An incident at a Porterville park appeared to catalyze Carrillo in an intense way. In mid-February, their eldest daughter, Joanna, fell and hit her groin at a playground. Although Carrillo witnessed it, and afterward Denton said their daughter “was acting normally without complaint,” Carrillo accused Denton of “being a part of a pedophile ring” and allowing someone to molest their daughter.
A visit to Valley Presbyterian Hospital three days later resulted in a physician not identifying “any concerning signs or symptoms” in Joanna, according to medical records provided to The Times.
Fixation on claims of molestation
But Carrillo appeared fixated on her claims of molestation, and alternated between apologizing to Denton and stating she could not stop thinking the sex abuse was real.

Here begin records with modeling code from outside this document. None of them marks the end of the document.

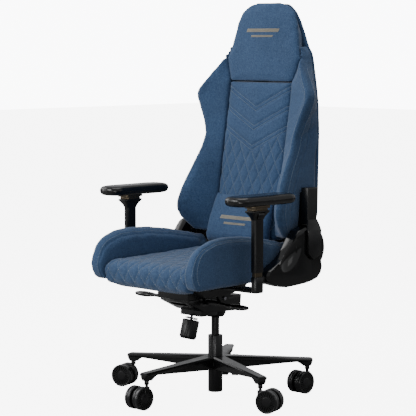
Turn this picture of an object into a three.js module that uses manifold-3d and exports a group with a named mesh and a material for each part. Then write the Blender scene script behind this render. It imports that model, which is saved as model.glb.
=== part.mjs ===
// A high-backed gaming chair: bucket seat, reclining back, adjustable armrests, gas lift and five casters.
// Millimetres, +Z up. The sitter faces -Y, so the sitter's left side is +X. The floor is z = 0.
// Every shape is laid out from the axis of the gas lift. The chair group moves it all to the footprint's centre.
import * as THREE from "three";
import { mergeVertices } from "three/addons/utils/BufferGeometryUtils.js";
import Module from "manifold-3d";

const wasm = await Module();
wasm.setup();

// ---- Driving dimensions ----
const COLUMN_Y = 29; // from the centre of the footprint back to the gas lift
const GAP = 0.3; // between pieces that are fixed together
const RUNNING = 0.4; // radial clearance of a turning fit

const LEG_COUNT = 5;
const FIRST_LEG = 270; // degrees, the leg that points straight ahead
const BASE_RADIUS = 340; // to the tip of a leg
const LEG_WIDTH = 36;
const HUB_TOP = 137;
const HUB_BOTTOM = 90;
const LEG_TIP_TOP = 118.5;
const STEM_RADIUS = 323; // from the column to a caster's stem

const WHEEL_RADIUS = 39;
const WHEEL_SIDES = 24; // a flat facet lies on the floor
const CASTER_TRAIL = 34;
const CASTER_WIDTH = 60;
const CASTER_HEADINGS = [270, 18, 270, 126, 198]; // where each caster trails, degrees

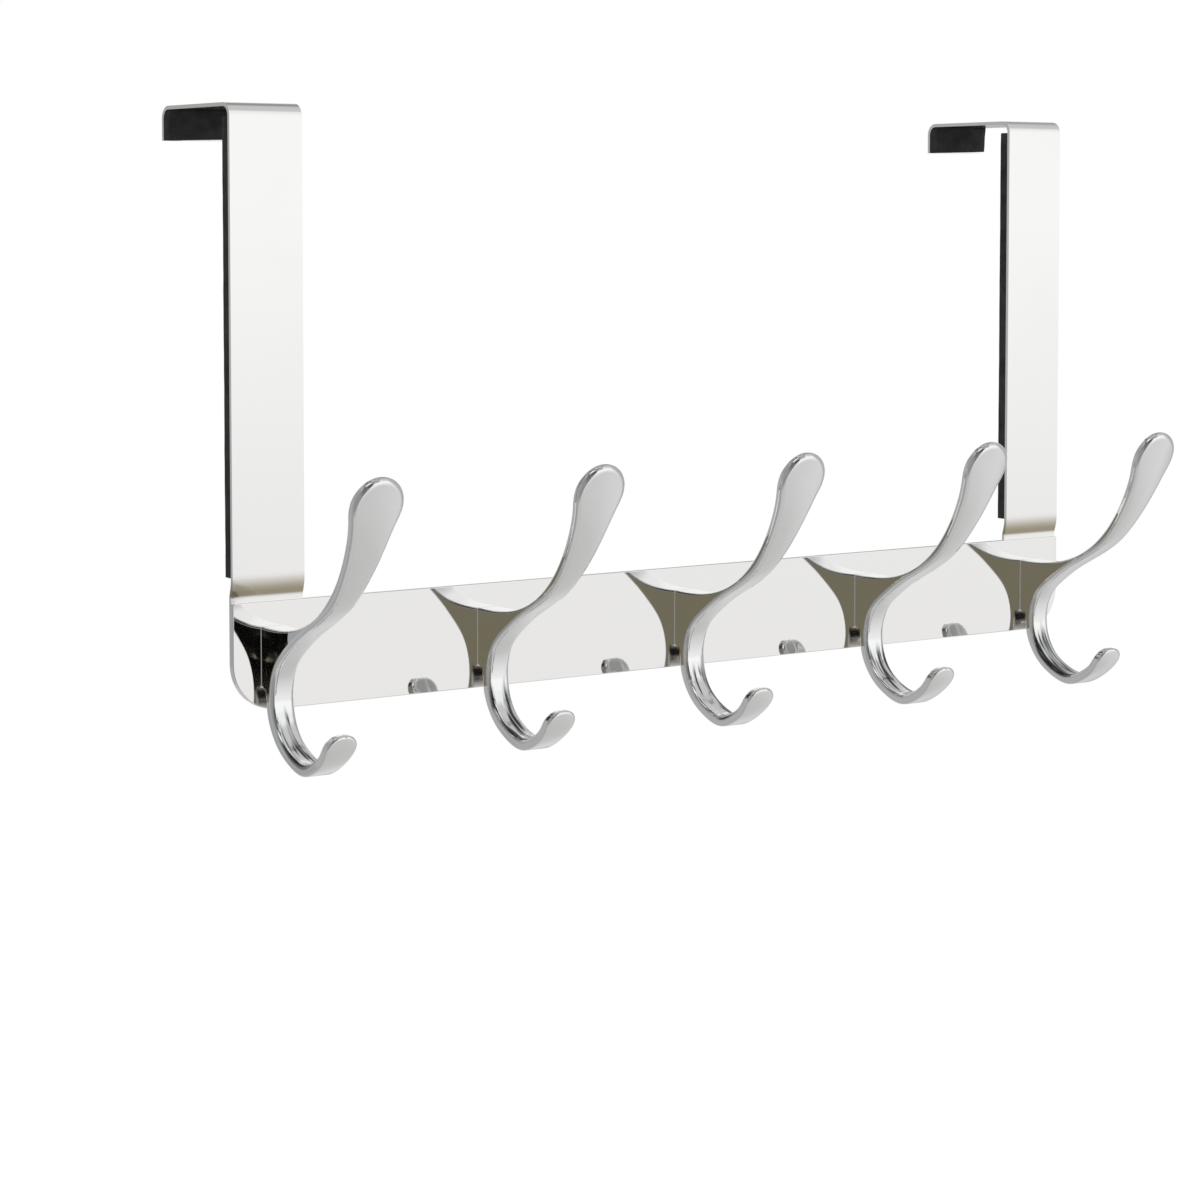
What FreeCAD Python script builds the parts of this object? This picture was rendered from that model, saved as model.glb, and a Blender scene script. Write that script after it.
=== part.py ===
import FreeCAD, Part
import math
import os

os.makedirs("parts", exist_ok=True)

V = FreeCAD.Vector
TINY = 1e-6
NEAR = 0.01

# Over-the-door rack: a polished rail with five double hooks, hung on two bent straps.
# Millimetres. X runs along the rail, Y back through the door, Z up. The origin is the
# middle of the door's top front edge: the strap pads press on the door at Y = 0 and
# the top plates lie on its edge at Z = 0.

# Sheet metal
STRAP_WIDTH = 25.4
STRAP_THICKNESS = 1.2
STRAP_HEIGHT = 188.9
BEND_RADIUS = 3.0
LIP_HEIGHT = 11.0
DOOR_GAP = 35.0
JOG_LENGTH = 4.0
JOG_ABOVE_RAIL = 1.6
JOG_LOW_RADIUS = 2.5
JOG_TOP_RADIUS = 12.0

RAIL_LENGTH = 348.0
RAIL_HEIGHT = 34.1
RAIL_THICKNESS = 1.2
RAIL_LOW_CORNER = 15.0
RAIL_TOP_CORNER = 1.0
RAIL_EDGE_ROUND = 0.3

# Foam pads
PAD_THICKNESS = 4.0
PAD_TOP_GAP = 0.1
PAD_LOW_GAP = 0.3
PAD_CORNER = 0.6

# Hooks
HOOK_COUNT = 5
HOOK_INSET = 1.3
WEB_WIDTH = 8.4
WEB_DEPTH = 22.4
WAIST = 10.0
NECK_RISE = 5.0
SEAT_LOW = 7.2
SEAT_TOP = 26.3
UNDERCUT_DEPTH = 2.9
ARM_THICKNESS = 3.1
UPPER_REACH = 66.8
UPPER_TOP = 77.6
PADDLE_WIDTH = 17.6
LOWER_THICKNESS = 3.6
LOWER_REACH = 45.0
LOWER_DROP = 17.1
LOWER_TOP = -2.2
CROOK_SHARE = 0.55
CROOK_WIDTH = 8.9
LOWER_TIP_WIDTH = 10.6
LOWER_TIP_CORNER = 4.4
FRONT_ROUND = 1.7
BACK_ROUND = 0.8
SEAT_ROUND = 0.3
# The middle of the foot's undercut, as shares of its depth out and down from the seat
UNDERCUT_MIDDLE = (0.8, 0.83)
# The tip widens from this share of the drop up
TIP_WIDENS_FROM = 0.75
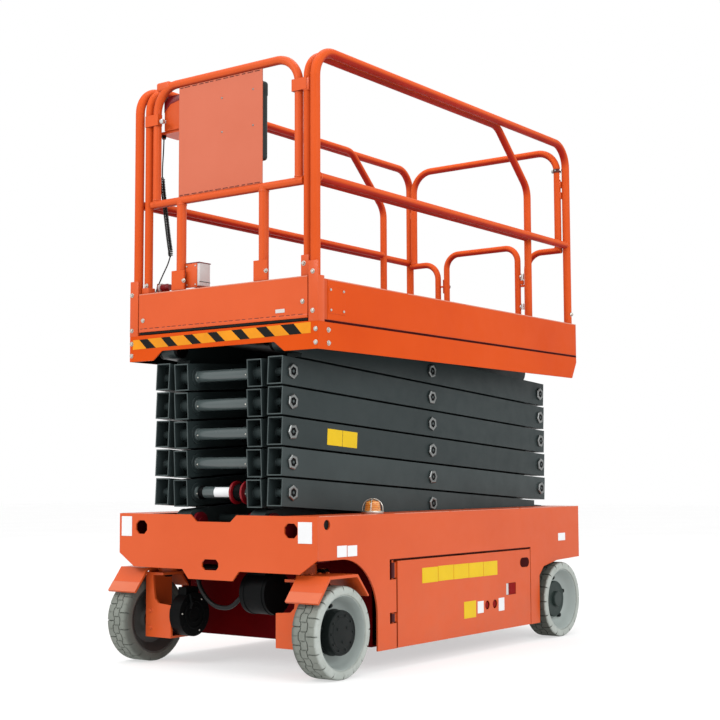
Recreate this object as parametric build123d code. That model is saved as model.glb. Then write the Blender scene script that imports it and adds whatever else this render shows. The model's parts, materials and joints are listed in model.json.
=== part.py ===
from build123d import *
import math
import os

os.makedirs("parts", exist_ok=True)

# ------------------------------------------------------------------ frame
# millimetres; +X forward (steered end), +Y to the machine's left, +Z up,
# origin on the ground under the middle of the machine.

# ------------------------------------------------------------------ driving dimensions
WHEEL_R = 190.5            # 381 x 127 solid tyre
WHEEL_W = 127.0
RIM_R = 124.0
FRONT_AXLE_X = 984.0
REAR_AXLE_X = -898.0
WHEEL_Y = 531.5            # centre plane of each wheel
KINGPIN_Y = 400.0
STEER_REST = 0.0           # the front wheels stand straight; a positive angle turns them to the left

CH_FRONT, CH_REAR = 1124.0, -1135.0
CH_HALF, CH_TOP, PL = 568.0, 666.0, 8.0
TUB_HALF = 384.0           # inside half width of the trough that the stack folds into
TUB_FLOOR = 560.0          # top of the trough's floor
ARCH_TOP = 486.0           # lower edge of the side plates over the front wheels
ARCH_R = 250.0
SKIRT_FRONT, SKIRT_REAR = 708.0, -702.0
SKIRT_BOTTOM = 86.0
DOOR_FRONT, DOOR_REAR, DOOR_TOP = 565.0, -612.0, 465.0
DOOR_GAP = 6.0
DOOR_HINGE_X, DOOR_HINGE_Y = 592.0, 562.0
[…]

On Feb. 25, Carrillo again took her eldest child to a hospital, this time to Sequoia Family Medical Center in Porterville. There, she reported irritation in her daughter’s genitals that she claimed resulted from abuse, according to medical records in a dossier Carrillo later released. The staffer wrote in records that as a mandated reporter, she had to notify Tulare County social services, and she documented contacting social workers and sharing “pertinent information” on both Carrillo and Denton along with “concerns for drug exposure.”
That night, Carrillo attempted to leave with her children. Denton said he tried to stop her and contacted the city’s Police Department. Police later wrote that Carrillo was “acting strange and trying to take their children to Los Angeles” and that Denton “is concerned,” according to records of the calls for service reviewed by The Times.
But in a pattern that played out over the next troubling few weeks, Carrillo also called police and lobbed allegations of exploitation: “She thinks that the children are being abused,” police wrote, according to records of the call.
Within a day, Carrillo’s mother had driven from L.A. and picked up her daughter and grandchildren. Carrillo took the children’s legal documents, told Denton she “could go to Mexico,” where she has family, and for days afterward, refused to share their whereabouts, according to court records from the custody case.
A Tulare County social worker contacted Denton the next day after speaking with Carrillo. The social worker, he said, was “concerned about her mental state” as Carrillo had accused the social worker of not being legitimate and also refused to disclose where she or the children were. The social worker then instructed Denton on how to petition a court to intervene.
Denton secured an emergency court order for the children’s custody in March, and the judge required that any visits between Carrillo and the children be supervised at a special facility in Porterville.